30. The apparatus according to claim 29, further comprising

range identifying means adapted to identify a continuous range of rowkey numbers mapped to the determined rowkeys if more than one rowkey is determined; wherein

the querying means is adapted to perform a single query in all the sections associated to the continuous range of rowkey numbers.

31. The apparatus according to claim 29, wherein more than one section are determined and the determined sections comprise a second section and a third section different from the second section, and wherein

the querying means is adapted to perform the query in the second section in parallel to the query in the third section.

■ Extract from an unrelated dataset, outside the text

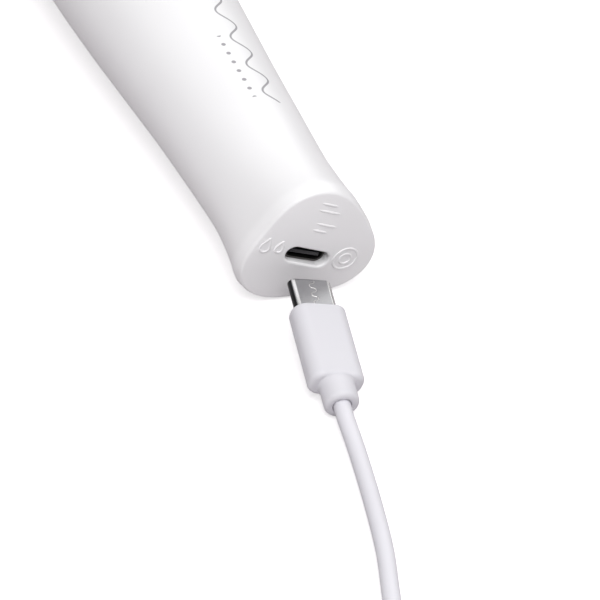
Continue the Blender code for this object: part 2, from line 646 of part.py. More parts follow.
def make_cord(exit_depth):
    """The cord drops from the collar to the table and runs to its coil, which a strap ties."""
    heading = plug.matrix_world.to_3x3() @ Vector((0, 0, 1))
    leave = plug.matrix_world @ Vector((0, 0, exit_depth))
    stations = [leave, leave + heading * 3 * MM, (-9.7 * MM, -167.4 * MM, 1.8 * MM),
                (-12.6 * MM, -179.5 * MM, CORD_HEIGHT), (-16.1 * MM, -192 * MM, CORD_HEIGHT),
                (-20.2 * MM, -203.2 * MM, CORD_HEIGHT), (-24.1 * MM, -215.3 * MM, CORD_HEIGHT),
                (-27.7 * MM, -227.2 * MM, CORD_HEIGHT)]
    tube("charging_cord", smooth_route(stations, 6 * MM), CORD_RADIUS, None, white_cord)
    half = COIL_BUNDLE / 2
    corner = half - COIL_CHAMFER
    section = [(-corner, half), (corner, half), (half, corner), (half, -corner), (corner, -half),
               (-corner, -half), (-half, -corner), (-half, corner)]
    outline = [(COIL_MEAN_RADIUS + across, COIL_FLOOR + half + up) for across, up in section]
    coil = turned("cord_coil", outline, None, white_cord, steps=32, closed=True)
    coil.location = (*COIL_CENTRE, 0)
    make_tie(coil)


def make_tie(coil):
    """A soft strap round the coil's bundle, on the side away from where the cord comes in."""
    inner = COIL_MEAN_RADIUS - COIL_BUNDLE / 2 - 1.1 * MM
    outer = COIL_MEAN_RADIUS + COIL_BUNDLE / 2 + GAP
    low, high = TIE_THICKNESS, COIL_FLOOR + COIL_BUNDLE + GAP
    wall, half = TIE_THICKNESS, TIE_WIDTH / 2
    start, end = (inner - wall, -half, 0.05 * MM), (outer + wall, half, high + wall)
    strap = box_mesh("coil_tie", start, end, 1.2 * MM, axis=1)
    tie = new_piece("coil_tie", strap, coil, grey_silicone)
    tie.rotation_euler = (0, 0, TIE_TURN)
    opening = box_mesh("opening", (inner, -TIE_WIDTH, low), (outer, TIE_WIDTH, high), 0.6 * MM, axis=1)
    cut(tie, opening, rotation=tie.rotation_euler, parent=coil)


def make_usb_a():
    """The USB-A plug at the cord's far end. Its frame's +Z runs from the cord to the plug's mouth."""
    wide, high, length = USB_A_GRIP[0] / 2, USB_A_GRIP[1] / 2, USB_A_GRIP[2]
    grip = box_mesh("usb_a_grip", (-wide, -high, 0), (wide, high, length), 1.8 * MM, axis=2)
    soften(new_piece("usb_a_grip", grip, usb_a, white_silicone), 0.5 * MM)
    start = length + GAP
    wide, high, end = USB_A_SHELL[0] / 2, USB_A_SHELL[1] / 2, start + USB_A_SHELL[2]
    shell = box_mesh("usb_a_shell", (-wide, -high, start), (wide, high, end), 0.4 * MM, axis=2, segments=1)
    shell = new_piece("usb_a_shell", shell, usb_a, chrome)
    inside, roof = wide - USB_A_WALL, high - USB_A_WALL
    cut(shell, box_mesh("hollow", (-inside, -roof, start - MM), (inside, roof, end + MM)))
    half, place = 1.1 * MM, start + 9.2 * MM
    for number, across in ((1, -2.9 * MM), (2, 2.9 * MM)):
        first, last = (across - half, -2 * high, place - half), (across + half, 0, place + half)
        cut(shell, box_mesh(f"window_{number}", first, last))
    wide, high = inside - GAP, roof - GAP
    block = box_mesh("usb_a_insert", (-wide, -high, start), (wide, high, start + 3.4 * MM))
    block = new_piece("usb_a_insert", block, usb_a, black_plastic, smooth=False)
    join(block, box_mesh("tongue", (-wide, 0.05 * MM, start + 2 * MM), (wide, high, end - MM)))
    leave = usb_a.matrix_world @ Vector((0, 0, -GAP))
    heading = usb_a.matrix_world.to_3x3() @ Vector((0, 0, -1))
    stations = [leave, leave + heading * 3 * MM, (-37.2 * MM, -264.4 * MM, 4.5 * MM)]
    tube("charging_cord_end", smooth_route(stations, 3 * MM), CORD_RADIUS, None, white_cord)


clear_scene()
parts = new_collection("wand_massager")
cutters = new_collection("cutters", rendered=False)

white_plastic = new_material("white_plastic", (0.86, 0.85, 0.86), 0.28)
white_silicone = new_material("white_silicone", (0.84, 0.83, 0.86), 0.5)
grey_silicone = new_material("grey_silicone", (0.62, 0.62, 0.64), 0.5)
white_cord = new_material("white_cord", (0.85, 0.84, 0.87), 0.42)
grey_plastic = new_material("grey_plastic", (0.30, 0.31, 0.33), 0.5)
black_plastic = new_material("black_plastic", (0.03, 0.03, 0.035), 0.4)
clear_plastic = new_material("clear_plastic", (0.85, 0.9, 0.95), 0.15)
steel = new_material("steel", (0.62, 0.62, 0.63), 0.3, 1.0)
chrome = new_material("chrome", (0.8, 0.8, 0.81), 0.12, 1.0)
brass = new_material("brass", (0.75, 0.58, 0.28), 0.3, 1.0)
green_board = new_material("green_board", (0.02, 0.18, 0.07), 0.45)
blue_wrap = new_material("blue_wrap", (0.05, 0.16, 0.42), 0.35)
red_wire = new_material("red_wire", (0.6, 0.03, 0.03), 0.4)
black_wire = new_material("black_wire", (0.02, 0.02, 0.02), 0.4)

wand = new_frame("wand_axis", WAND_ORIGIN, (WAND_TILT - math.pi / 2, 0, 0))
front = new_frame("front_axis", rotation=(0, 0, FRONT_TURN), parent=wand)
port_frame = new_frame("port_axis", PORT_PLACE, parent=front)
plug = new_frame("plug_axis", PLUG_TIP)
plug_heading = Vector((-math.sin(PLUG_YAW), -math.cos(PLUG_YAW), -math.tan(PLUG_PITCH)))
plug.rotation_euler = (plug_heading.to_track_quat("Z", "Y").to_matrix()
                       @ Matrix.Rotation(PLUG_ROLL, 3, "Z")).to_euler()
usb_a = new_frame("usb_a_axis", USB_A_PLACE, (math.pi / 2, 0, USB_A_TURN))
bpy.context.view_layer.update()

make_handle()
make_socket()
make_charge_board()
make_chassis()
make_cell()
make_control_board()
make_buttons()
make_neck()
make_head()
make_motor()
make_wires()
make_cord(make_plug())
make_usb_a()
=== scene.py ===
"""The looks of a handheld wand massager lying beside its charging lead.

Every size is in metres. The wand has a frame of its own: +Z runs from its base to its head, and -Y is up.
"""

import json
import math

import bmesh
import bpy
from mathutils import Euler, Matrix, Vector


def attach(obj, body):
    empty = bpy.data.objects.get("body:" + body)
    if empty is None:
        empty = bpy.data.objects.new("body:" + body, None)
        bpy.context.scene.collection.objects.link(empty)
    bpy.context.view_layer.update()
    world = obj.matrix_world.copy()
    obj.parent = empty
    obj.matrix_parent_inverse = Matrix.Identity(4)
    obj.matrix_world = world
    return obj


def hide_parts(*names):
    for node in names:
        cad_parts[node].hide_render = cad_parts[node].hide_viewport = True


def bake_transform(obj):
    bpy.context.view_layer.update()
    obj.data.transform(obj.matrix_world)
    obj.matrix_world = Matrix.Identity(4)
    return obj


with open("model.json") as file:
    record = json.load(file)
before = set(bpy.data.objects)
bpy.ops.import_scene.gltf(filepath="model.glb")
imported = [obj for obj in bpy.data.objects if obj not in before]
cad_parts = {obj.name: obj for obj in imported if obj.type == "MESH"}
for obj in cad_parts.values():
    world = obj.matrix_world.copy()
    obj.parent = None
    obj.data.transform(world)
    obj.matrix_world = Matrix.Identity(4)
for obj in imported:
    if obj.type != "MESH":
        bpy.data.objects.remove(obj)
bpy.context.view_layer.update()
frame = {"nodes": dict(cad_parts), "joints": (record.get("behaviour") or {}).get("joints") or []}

# ---------------------------------------------------------------------------------------------------
# The table, the light and the camera.
# The wand lies on a matt white table under a big soft box, with a weaker one on the far side, in a pale
# room. The camera looks down on the wand's base through a long lens.

MM = 0.001

CAMERA_AIM = Vector((-3.32, -128.95, 4.22)) * MM
CAMERA_DISTANCE = 605.5 * MM
CAMERA_TURN = math.radians(-29.31)
CAMERA_TILT = math.radians(90 - 38.82)
CAMERA_ROLL = math.radians(7.36)
CAMERA_LENS = 198

TABLE_SIZE = 6.0
TABLE_COLOUR = (0.58, 0.555, 0.57, 1)
TABLE_ROUGHNESS = 0.8
TABLE_GLOW = 0.62
BLACK = (0, 0, 0, 1)
WHITE = (1, 1, 1, 1)
ROOM_STOPS = ((0.05, (0.18, 0.155, 0.165, 1)), (0.45, WHITE))
ROOM_STRENGTH = 0.46

# Each soft box's place, size and power.
SOFT_BOXES = {
    "key_light": ((-0.24, -0.62, 1.08), 0.8, 12),
    "far_light": ((0.6, 0.5, 0.8), 0.9, 2.4),
}


def add_camera():
    camera = bpy.data.objects.new("camera", bpy.data.cameras.new("camera"))
    camera.data.lens = CAMERA_LENS
    turn = Matrix.Rotation(CAMERA_TURN, 4, "Z") @ Matrix.Rotation(CAMERA_TILT, 4, "X")
    turn = turn @ Matrix.Rotation(CAMERA_ROLL, 4, "Z")
    camera.matrix_world = Matrix.Translation(CAMERA_AIM + turn.col[2].xyz * CAMERA_DISTANCE) @ turn
    bpy.context.scene.collection.objects.link(camera)
    bpy.context.scene.camera = camera


def add_soft_box(name, place, size, power):
    """A square area light that faces the wand's base."""
    lamp = bpy.data.lights.new(name, "AREA")
    lamp.size = size
    lamp.energy = power
    light = bpy.data.objects.new(name, lamp)
    light.location = place
    light.rotation_euler = (Vector(place) - CAMERA_AIM).to_track_quat("Z", "Y").to_euler()
    bpy.context.scene.collection.objects.link(light)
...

32. The apparatus according to claim 25, wherein the sections are provided in a single computer, or in different nodes of a cluster of computers.

33. Method, comprising:

storing sets of data in sections and storing rowkeys and value ranges, wherein

each set of data comprises a predefined number of fields, wherein each field of each set has a value;

the rowkeys are bijectively associated to the sections;

each rowkey comprises a respective rowkey field value for each of the fields, and the rowkey field values for each of the fields are continuous;

each of the value ranges is associated to at least one of the fields;

the rowkey field values of each of the fields are bijectively associated to the value ranges associated to the respective field;

for each of the fields and for each of the sections: a first rowkey field value for the respective field of the respective section is neighbored to a second rowkey field value for the respective field of a second section of the sections, and a first value range of the respective field in the respective section is continuous with a second value range of the respective field in the second section, wherein the rowkey field values of the respective field comprise the first and second rowkey field values, and the value ranges of the respective field comprise the first and second value ranges;

the storaging is adapted to store in each of the sections only those of the sets of data in which the value of each field is in the respective value range associated to the corresponding rowkey field value comprised by the rowkey associated to the respective section.

34. The method according to claim 33, wherein the predefined number of fields is three or more.

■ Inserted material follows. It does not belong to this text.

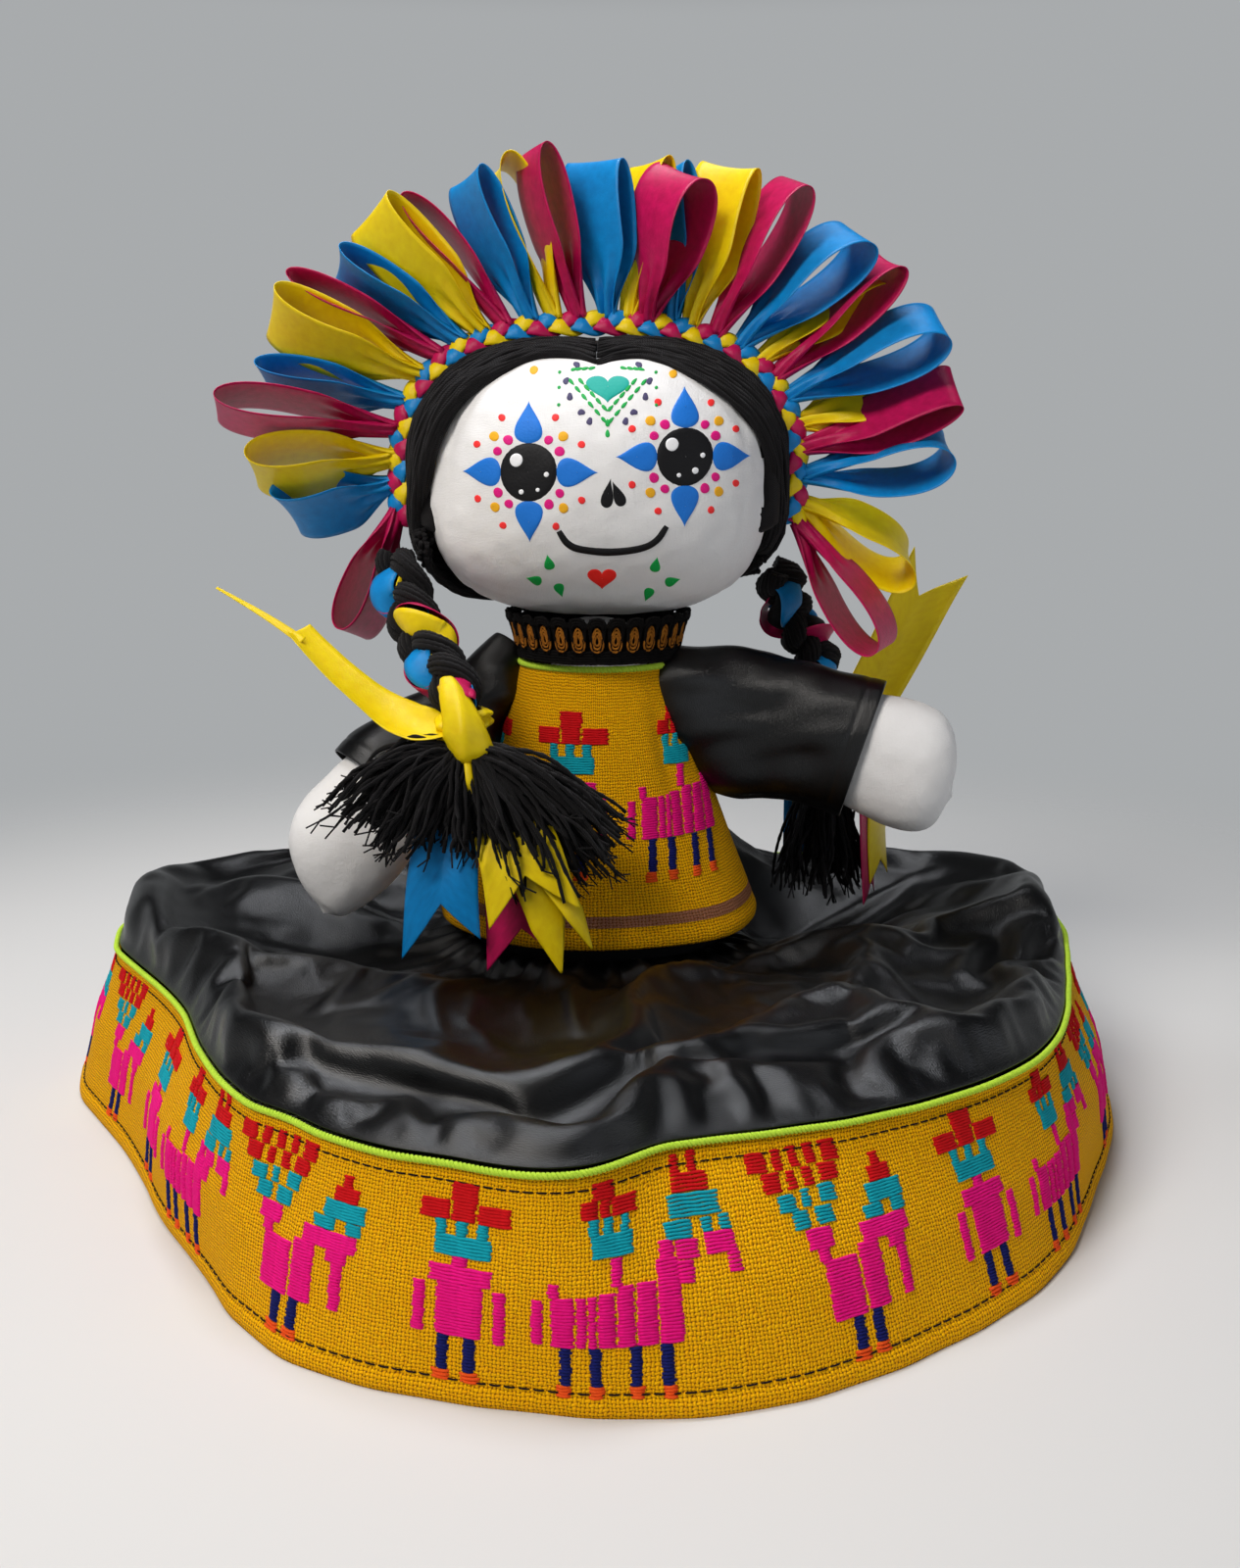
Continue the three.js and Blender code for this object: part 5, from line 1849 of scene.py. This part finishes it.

35. The method according to claim 33, further comprising

evaluating a value of each field of a first set of data of the sets of data;

determining, for each field of the first set of data, the value range of the respective field, such that the value of the respective field in the first set of data falls into the determined value range;

selecting for each field a respective rowkey field value associated to the determined value range;

compiling a first rowkey of the rowkeys, wherein the first rowkey comprises the selected rowkey field values; wherein

the storing is adapted to store the first set of data in a first section of the sections, wherein the first section is associated to the compiled first rowkey.

36. The method according to claim 35, further comprising

mapping the first rowkey to a first rowkey number of rowkey numbers, wherein the rowkey numbers are continuous and bijectively associated to the rowkeys, and

identifying the first section based on the first rowkey number; wherein

the storing is adapted to store the first set of data in the identified first section.

37. The method according to claim 36, further comprising

determining, for each field of a query related to at least one field, one or more of the value ranges associated to the at least one field;

mapping the one or more determined value ranges to the associated one or more rowkey field values;

determining those one or more of the rowkeys which comprise the mapped rowkey field values;

determining those one or more of the sections which are associated to the determined one or more rowkeys;

performing the query in the determined one or more sections only.

38. The method according to claim 37, further comprising

identifying a continuous range of rowkey numbers mapped to the determined rowkeys if more than one rowkey is determined; wherein

the query is performed as a single query in all the sections associated to the continuous range of rowkey numbers.

39. The method according to claim 37, wherein more than one section are determined and the determined sections comprise a second section and a third section different from the second section, and wherein

the query in the second section is performed in parallel to the query in the third section.

40. The method according to claim 33, wherein the sections are provided in a single computer, or in different nodes of a cluster of computers.

41. Method, comprising:

associating value ranges to each of a predefined number of fields, wherein the value ranges for each of the fields are continuous;

associating, for each of the fields, bijectively rowkey field values to the value ranges of the respective field, wherein the rowkey field values for each of the fields are continuous;

generating rowkeys, wherein each rowkey comprises one of the rowkey field values for each of the fields, and wherein a rowkey is generated for each of the corresponding combinations of the rowkey field values; wherein

the associating of the rowkey field values is further adapted to associate the rowkey field values such that for each of the fields and for each of the rowkeys:

a first rowkey field value for the respective field of the respective rowkey is neighbored to a second rowkey field value for the respective field of a second rowkey of the rowkeys, and a first value range of the respective field of the respective rowkey is continuous with a second value range of the respective field of the second rowkey, wherein the rowkey field values of the respective field comprise the first and second rowkey field values, and the value ranges of the respective field comprise the first and second value ranges.

42. The method according to claim 41, further comprising

associating bijectively the rowkeys to sections of a storage device.

43. A computer program product embodied on a non-transitory computer-readable medium, said product comprising a set of instructions which, when executed on an apparatus, is configured to cause the apparatus to carry out the method according to claim 33.